Designer Particle Morphology to Eliminate Local Strain Accumulation in High-Nickel Layered Cathode Materials
Peng Ju, Liubin Ben, Yang Li, Hailong Yu, Wenwu Zhao, Yuyang Chen, Yongming Zhu, Xuejie Huang
Abstract
Engineering the particle morphology of high-nickel layered cathode materials is critical for tackling the instability developed in their structures upon electrochemical cycling owing to anisotropic lattice strain generated during lithium insertion/deinsertion. This study reports on the designer particle morphology of LiNi 0.90 Co 0.05 Mn 0.05 O 2 (NCM90) cathode materials realized by processing them in pressurized oxygen atmospheres (1–10 MPa).

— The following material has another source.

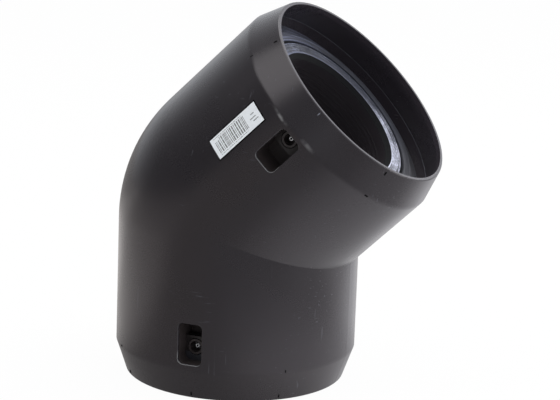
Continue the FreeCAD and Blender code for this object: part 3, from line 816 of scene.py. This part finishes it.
def studio_floor():
    """A pale floor that looks white to the camera and keeps a soft shadow."""
    mesh = bpy.data.meshes.new("floor")
    far = FLOOR_REACH
    mesh.from_pydata([(-far, -far, 0), (far, -far, 0), (far, far, 0), (-far, far, 0)], [], [(0, 1, 2, 3)])
    floor = bpy.data.objects.new("floor", mesh)
    floor.location.z = cad_box[0].z - FLOOR_GAP
    bpy.context.collection.objects.link(floor)
    finish = Finish("floor_paint", Base_Color=(0.8, 0.8, 0.8, 1.0), Roughness=0.9, Specular_IOR_Level=0.0)
    seen = finish.node("ShaderNodeLightPath", output="Is Camera Ray")
    mirrored = finish.node("ShaderNodeLightPath", output="Is Glossy Ray")
    glow = finish.node("ShaderNodeEmission", {}, {"Color": WHITE, "Strength": 1.0})
    sheen = finish.node("ShaderNodeEmission", {}, {"Color": floor_sheen(finish), "Strength": FLOOR_TOP})
    paint = Value(finish, finish.shader.outputs[0])
    blend = finish.node("ShaderNodeMixShader", {}, {0: mirrored, 1: paint, 2: sheen})
    blend = finish.node("ShaderNodeMixShader", {}, {0: seen * FLOOR_GLOW, 1: blend, 2: glow})
    finish.tree.links.new(blend.socket, finish.tree.nodes["Material Output"].inputs["Surface"])
    mesh.materials.append(finish.material)


# How bright the room is in front and at the back, how much its right adds and its left takes away,
# and the most that these add up to.
ROOM_TOP = 1.7
ROOM_FRONT = 0.31
ROOM_BACK = 1.08
ROOM_RIGHT = 0.56
ROOM_LEFT = 0.13
ROOM_TINT = (0.97, 1.0, 1.05, 1.0)


def studio_world():
    """Pale light from all round, dimmer in front and at the left, and white to the camera."""
    world = bpy.data.worlds.new("studio")
    world.use_nodes = True
    room = Nodes(world.node_tree)
    across, behind, height = room.axes(room.node("ShaderNodeTexCoord", output="Generated"))
    level = ROOM_FRONT + (ROOM_BACK - ROOM_FRONT) * room.between(behind, -0.2, 1.0)
    level = level + ROOM_RIGHT * room.between(across, 0.0, 0.9)
    level = level - ROOM_LEFT * (1 - room.between(across, -0.8, 0.0))
    seen = room.node("ShaderNodeLightPath", output="Is Camera Ray")
    shown = room.mix(level / ROOM_TOP, BLACK, ROOM_TINT)
    shown = room.mix(seen, shown, (1 / ROOM_TOP, 1 / ROOM_TOP, 1 / ROOM_TOP, 1.0))
    background = room.tree.nodes["Background"]
    background.inputs["Strength"].default_value = ROOM_TOP
    room.tree.links.new(shown.socket, background.inputs["Color"])
    bpy.context.scene.world = world


# Soft lamps: name, place, aim, width, height, watts.
LAMPS = [
    ("top_softbox", (0.3, 0.6, 2.2), (0.1, 0.1, 0.0), 2.6, 2.6, 38),
    ("back_right_wall", (2.4, 1.9, 0.7), (0.1, 0.0, 0.25), 3.0, 2.0, 52),
    ("front_key", (-1.75, -1.6, 2.6), (0.05, 0.0, 0.25), 3.0, 1.8, 25),
]


def add_lamps():
    for name, place, aim, width, height, watts in LAMPS:
        lamp = bpy.data.lights.new(name, "AREA")
        lamp.shape = "RECTANGLE"
        lamp.size = width
        lamp.size_y = height
        lamp.energy = watts
        thing = bpy.data.objects.new(name, lamp)
        thing.location = place
        thing.rotation_mode = "QUATERNION"
        thing.rotation_quaternion = (Vector(aim) - Vector(place)).to_track_quat("-Z", "Y")
        bpy.context.collection.objects.link(thing)


# The photograph's camera: angles in degrees, distance, aim and reach in metres, lens and sensor in
# millimetres.
CAMERA_AZIMUTH = 21.777
CAMERA_ELEVATION = 13.913
CAMERA_ROLL = 2.127
CAMERA_DISTANCE = 2.76408
CAMERA_AIM = Vector((0.05088, 0.0, 0.21284))
CAMERA_REACH = 50.0
CAMERA_LENS = 151.412
CAMERA_SENSOR = 36.0


def add_camera():
    azimuth = math.radians(CAMERA_AZIMUTH)
    elevation = math.radians(CAMERA_ELEVATION)
    roll = math.radians(CAMERA_ROLL)
    back = Vector((math.sin(azimuth) * math.cos(elevation), -math.cos(azimuth) * math.cos(elevation),
                   math.sin(elevation)))
    right = Vector((0, 0, 1)).cross(back).normalized()
    up = back.cross(right)
    across = right * math.cos(roll) + up * math.sin(roll)
    upward = up * math.cos(roll) - right * math.sin(roll)
    data = bpy.data.cameras.new("camera")
    data.sensor_width = CAMERA_SENSOR
    data.lens = CAMERA_LENS
    data.clip_end = CAMERA_REACH
    camera = bpy.data.objects.new("camera", data)
    turn = Matrix((across, upward, back)).transposed().to_4x4()
    camera.matrix_world = Matrix.Translation(CAMERA_AIM + back * CAMERA_DISTANCE) @ turn
    bpy.context.collection.objects.link(camera)
    bpy.context.scene.camera = camera


def dress_nodes(elbow):
    """Give every solid its finish."""
    ring = ring_plastic()
    well = well_plastic()
    pin = pin_metal()
    wire = heating_wire()
    dress("outer_jacket", jacket_plastic())
    dress("inner_elbow", elbow)
    dress("insulation_foam", foam())
    dress("pipe_label", label_film())
    dress("link_wire", wire)
    for name in ARMS:
        dress(f"centring_ring_{name}", ring)
        dress(f"terminal_well_{name}", well)
        dress(f"terminal_pin_{name}", pin)
        dress(f"heating_coil_{name}", wire)


def add_pieces(elbow):
    """The fine work that the solids don't have."""
    # Painted highlight: the flash line's pale grey stands in for the light along its ridge.
    flash = plain_plastic("flash_plastic", 92, 0.4)
    # Painted shade: a dark, dull sheet over each lead-in, as dark as the shaded bore.
    lead_in = plain_plastic("lead_in_plastic", 22, 0.6, shine=0.1)
    for name in ARMS:
        add_scraped_face(name, elbow)
        add_flash_line(name, flash)
        add_lead_in_shade(name, lead_in)
    add_ticks(plain_plastic("tick_dark", 8, 0.7, shine=0.15), plain_plastic("tick_light", 120, 0.4))
    print_on_label(label_ink())
    # Painted shadow: a dark strip that shows round the label's edge.
    add_label_shadow(plain_plastic("label_edge_dark", 8, 0.9, shine=0.1))


elbow_finish = elbow_plastic()
dress_nodes(elbow_finish)
add_pieces(elbow_finish)
studio_floor()
studio_world()
add_lamps()
add_camera()
bpy.context.scene.view_settings.view_transform = "Standard"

Without conventional doping or coating, the NCM90 cathode materials exhibit a surprisingly small primary particle size and significantly increased (approximately four times) particle number at a high oxygen pressure, for example, ≥5 MPa. The NCM90 cathode materials, whose intercomparable morphological information was evaluated for the first time by deep learning, effectively eliminate the accumulation of cycling-induced local strain owing to the randomized orientation of primary particles and the homogenized distribution of small primary particles. Consequently, these cathode materials with a designer particle morphology exhibit an excellent electrical cycling performance.